Trip participants said they were surprised by how safe Israel actually is, compared to how it often is portrayed in news stories focused on conflict.

“When you’re there, you realize that the people, whether they’re Israeli or Palestinian, they’re just wanting to build communities, have families, live in security and prosper. That’s what everyone wants,” Galleher said. “I was surprised by how peaceful people can be living within such tensions.”

Sarnoff agreed.

“I was surprised by the fact that people from different cultures and religions coexist, particularly in Jerusalem,” she said. “They live side by side. They eat at the same cafes and they shop at the same markets.”

Sarnoff said the trip helped build camaraderie among EWS faculty and staff.

“This was a great group of colleagues, from different divisions and different departments,” she said. “We helped each other and enjoyed traveling together. I feel fortunate that I was able to travel with really smart people who could embrace the culture and history from so many different perspectives.”

Galleher added, “What’s really awesome about this trip is that it doesn’t have to be just teachers. They want anyone who works at the school and has been there for five years or more.

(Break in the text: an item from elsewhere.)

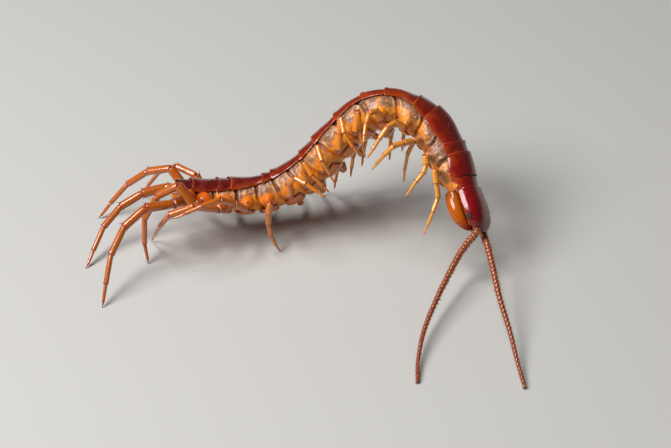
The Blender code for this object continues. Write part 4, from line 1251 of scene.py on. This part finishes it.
class CentipedeSizes(bpy.types.PropertyGroup):
    """Sizes that a user would change, in millimetres."""
    skin_along: IntProperty(name="Rows along the body", description="Rings of points in the soft skin",
                            default=420, min=60)
    skin_around: IntProperty(name="Points around the body", description="Points in each ring of the skin",
                             default=110, min=24)
    plate: FloatProperty(name="Plate thickness", description="Thickness of a back or belly plate, in mm",
                         default=0.07)
    beads: IntProperty(name="Beads", description="Beads in one antenna", default=40, min=6)
    antenna_root: FloatProperty(name="Antenna root", description="Radius of an antenna's first bead, in mm",
                                default=0.29)
    antenna_tip: FloatProperty(name="Antenna tip", description="Radius of an antenna's last bead, in mm",
                               default=0.14)
    bristle: FloatProperty(name="Bristle length", description="Length of a bristle on the antennae, in mm",
                           default=0.16)
    bristle_radius: FloatProperty(name="Bristle radius", description="Radius of a bristle's foot, in mm",
                                  default=0.011)


class CentipedeColours(bpy.types.PropertyGroup):
    """Colours that a user would change."""
    margin: FloatVectorProperty(name="Plate margin", description="Margin of a back plate", subtype="COLOR",
                                default=linear("#A8440E"), min=0.0, max=1.0)
    membrane: FloatVectorProperty(name="Membrane", description="Tint of the soft flanks", subtype="COLOR",
                                  default=linear("#C4A49C"), min=0.0, max=1.0)
    amber: FloatVectorProperty(name="Legs", description="Tint of the leg cuticle", subtype="COLOR",
                               default=linear("#EBA840"), min=0.0, max=1.0)


class CENTIPEDE_OT_flanks(bpy.types.Operator):
    """Make the soft skin of the trunk and its belly plates and leg bases"""
    bl_idname = "centipede.flanks"
    bl_label = "Make Flanks"

    def execute(self, context):
        sizes = context.scene.centipede_sizes
        trunk = [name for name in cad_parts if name.startswith("trunk_")]
        closed_piece("soft_flanks", make_flanks(sizes), flank_material(context.scene.centipede_colours),
                     "back_plate_chitin", *trunk)
        amber = belly_material()
        belly = sheet_piece("belly_plates", make_belly_plates(), sizes.plate, 1)
        finish_piece(belly, amber, "leg_chitin")
        closed_piece("leg_bases", make_coxae(), amber, "leg_chitin")
        return {"FINISHED"}


class CENTIPEDE_OT_back_plates(bpy.types.Operator):
    """Make the plates over the back"""
    bl_idname = "centipede.back_plates"
    bl_label = "Make Back Plates"

    def execute(self, context):
        sizes = context.scene.centipede_sizes
        plates = sheet_piece("back_plates", make_back_plates(sizes.plate), sizes.plate, 2)
        finish_piece(plates, back_plate_material(context.scene.centipede_colours), "back_plate_chitin")
        hair = bristle_material("back_bristle", "#A86A3C", 0.4)
        bristles(plates, hair, "back_plate_chitin", density=1.6, length=sizes.bristle * 1.3,
                 radius=sizes.bristle_radius, lean=(-0.5, 0.0, 0.0))
        return {"FINISHED"}


class CENTIPEDE_OT_head(bpy.types.Operator):
    """Make the head, its shield, its eyes and the venom claws"""
    bl_idname = "centipede.head"
    bl_label = "Make Head"

    def execute(self, context):
        sizes = context.scene.centipede_sizes
        cuticle = head_material()
        shield = sheet_piece("head_shield", make_head_shield(), SHIELD_WALL, 2)
        finish_piece(shield, cuticle, "head_chitin")
        hair = bristle_material("head_bristle", "#A86A3C", 0.4)
        bristles(shield, hair, "head_chitin", density=2.2, length=sizes.bristle, radius=sizes.bristle_radius,
                 lean=(0.3, -0.3, 0.0))
        closed_piece("head_capsule", make_head_capsule(), cuticle, "head_chitin", "head")
        closed_piece("mouth_parts", make_mouth_parts(), belly_material(), "forcipule_chitin")
        orange = forcipule_material()
        for side, name in SIDES:
            closed_piece(f"venom_claw_{name}", make_forcipule(side), orange, "forcipule_chitin",
                         f"forcipule_{name}")
        black = eye_material()
        tree = lens_tree(black)
        for side, name in SIDES:
            lenses = point_object(f"simple_eyes_{name}", *eye_points(side))
            give_tree(lenses, tree, {"Smoothness": LENS_SMOOTHNESS})
            settle(lenses)
            finish_piece(lenses, black, "eye_chitin", f"eye_{name}")
        return {"FINISHED"}


class CENTIPEDE_OT_legs(bpy.types.Operator):
    """Make the thirty jointed legs and their spines"""
    bl_idname = "centipede.legs"
    bl_label = "Make Legs"

    def execute(self, context):
        amber = leg_material(context.scene.centipede_colours)
        for _, side in SIDES:
            for number in range(1, len(LEG_AT) + 1):
                label = f"leg_{side}_{number:02d}"
                closed_piece(f"jointed_{label}", make_leg(side, number), amber, "leg_chitin", label)
        dark = bristle_material("dark_spine_cuticle", "#4A1A08", 0.3)
        spines = point_object("leg_spines", *leg_spine_points(random.Random(SPINE_SEED)))
        give_tree(spines, spine_tree("spines", dark), {"Slenderness": SPINE_SLENDERNESS})
        settle(spines)
        finish_piece(spines, dark, "leg_chitin")
        return {"FINISHED"}


class CENTIPEDE_OT_antennae(bpy.types.Operator):
    """Make the two beaded antennae and their bristles"""
    bl_idname = "centipede.antennae"
    bl_label = "Make Antennae"

    def execute(self, context):
        sizes = context.scene.centipede_sizes
        rust = antenna_material()
        hair = bristle_material("golden_bristle", "#B8703A", 0.4)
        tree = antenna_tree(rust)
        antennae = [make_antenna(name, antenna_path(side, ANTENNAE[name], sizes), tree, sizes, rust)
                    for side, name in SIDES]
        for antenna in antennae:
            bristles(antenna, hair, "antenna_chitin", density=70.0, length=sizes.bristle,
                     radius=sizes.bristle_radius, lean=(0.1, -0.8, 0.0))
        return {"FINISHED"}


class CENTIPEDE_OT_stage(bpy.types.Operator):
    """Make the floor, the studio light and the camera"""
    bl_idname = "centipede.stage"
    bl_label = "Make Stage"

    def execute(self, context):
        scene = context.scene
        bpy.ops.mesh.primitive_plane_add(size=FLOOR_SIZE * MM)
        floor = context.object
        floor.name = "floor"
        floor.data.materials.append(floor_material())
        world = bpy.data.worlds.new("studio")
        world.use_nodes = True
        background = world.node_tree.nodes["Background"]
        background.inputs["Color"].default_value = plain(AIR_COLOUR)
        background.inputs["Strength"].default_value = AIR_STRENGTH
        scene.world = world
        middle = -ORIGIN * MM
        for name, place, (width, height), watts in LIGHTS:
            lamp = bpy.data.lights.new(name, "AREA")
            lamp.shape = "RECTANGLE"
            lamp.size = width * MM
            lamp.size_y = height * MM
            lamp.energy = watts
            light = linked(name, lamp)
            light.location = middle + Vector(place) * MM
            aim = Vector(LIGHT_AIM) * MM + middle - light.location
            light.rotation_euler = aim.to_track_quat("-Z", "Y").to_euler()
        lens = bpy.data.cameras.new("camera")
        lens.sensor_width = SENSOR
        lens.lens = SENSOR * CAMERA_DISTANCE / PIXEL / PHOTO_WIDTH
        lens.clip_start = MM
        camera = linked("camera", lens)
        forward = Vector((0.0, math.cos(CAMERA_DOWN), -math.sin(CAMERA_DOWN)))
        camera.location = (CAMERA_AIM - ORIGIN - forward * CAMERA_DISTANCE) * MM
        camera.rotation_euler = (math.pi / 2 - CAMERA_DOWN, 0.0, 0.0)
        scene.camera = camera
        scene.view_settings.view_transform = "Standard"
        return {"FINISHED"}


class CENTIPEDE_PT_panel(bpy.types.Panel):
    """Lists the centipede's sizes, colours and pieces"""
    bl_idname = "CENTIPEDE_PT_panel"
    bl_label = "Stone Centipede"
    bl_space_type = "VIEW_3D"
    bl_region_type = "UI"
    bl_category = "Centipede"

    def draw(self, context):
        for group in (context.scene.centipede_sizes, context.scene.centipede_colours):
            for name in group.__annotations__:
                self.layout.prop(group, name)
        for operator in OPERATORS:
            self.layout.operator(operator.bl_idname)


OPERATORS = (CENTIPEDE_OT_flanks, CENTIPEDE_OT_back_plates, CENTIPEDE_OT_head, CENTIPEDE_OT_legs,
             CENTIPEDE_OT_antennae, CENTIPEDE_OT_stage)
CLASSES = (CentipedeSizes, CentipedeColours) + OPERATORS + (CENTIPEDE_PT_panel,)


def register():
    """Register the classes and hang the two groups of values on the scene."""
    for item in CLASSES:
        bpy.utils.register_class(item)
    bpy.types.Scene.centipede_sizes = PointerProperty(type=CentipedeSizes)
    bpy.types.Scene.centipede_colours = PointerProperty(type=CentipedeColours)


def unregister():
    """Undo what register did."""
    del bpy.types.Scene.centipede_colours
    del bpy.types.Scene.centipede_sizes
    for item in reversed(CLASSES):
        bpy.utils.unregister_class(item)


def main():
    register()
    bpy.ops.centipede.flanks()
    bpy.ops.centipede.back_plates()
    bpy.ops.centipede.head()
    bpy.ops.centipede.legs()
    bpy.ops.centipede.antennae()
    bpy.ops.centipede.stage()


if __name__ == "__main__":
    main()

“Our school is very tightknit,” he said. “You feel like you’re part of a big family. After going on vacation with them, you feel it even more so.”

Galleher and Sarnoff both expressed gratitude to the Braun family for sending them to Israel.

“I’m so thankful to the Brauns for making this a reality,” Sarnoff said.

“I can’t believe it took me this long to get to Israel,” she added. “It certainly won’t be this long until I go back.”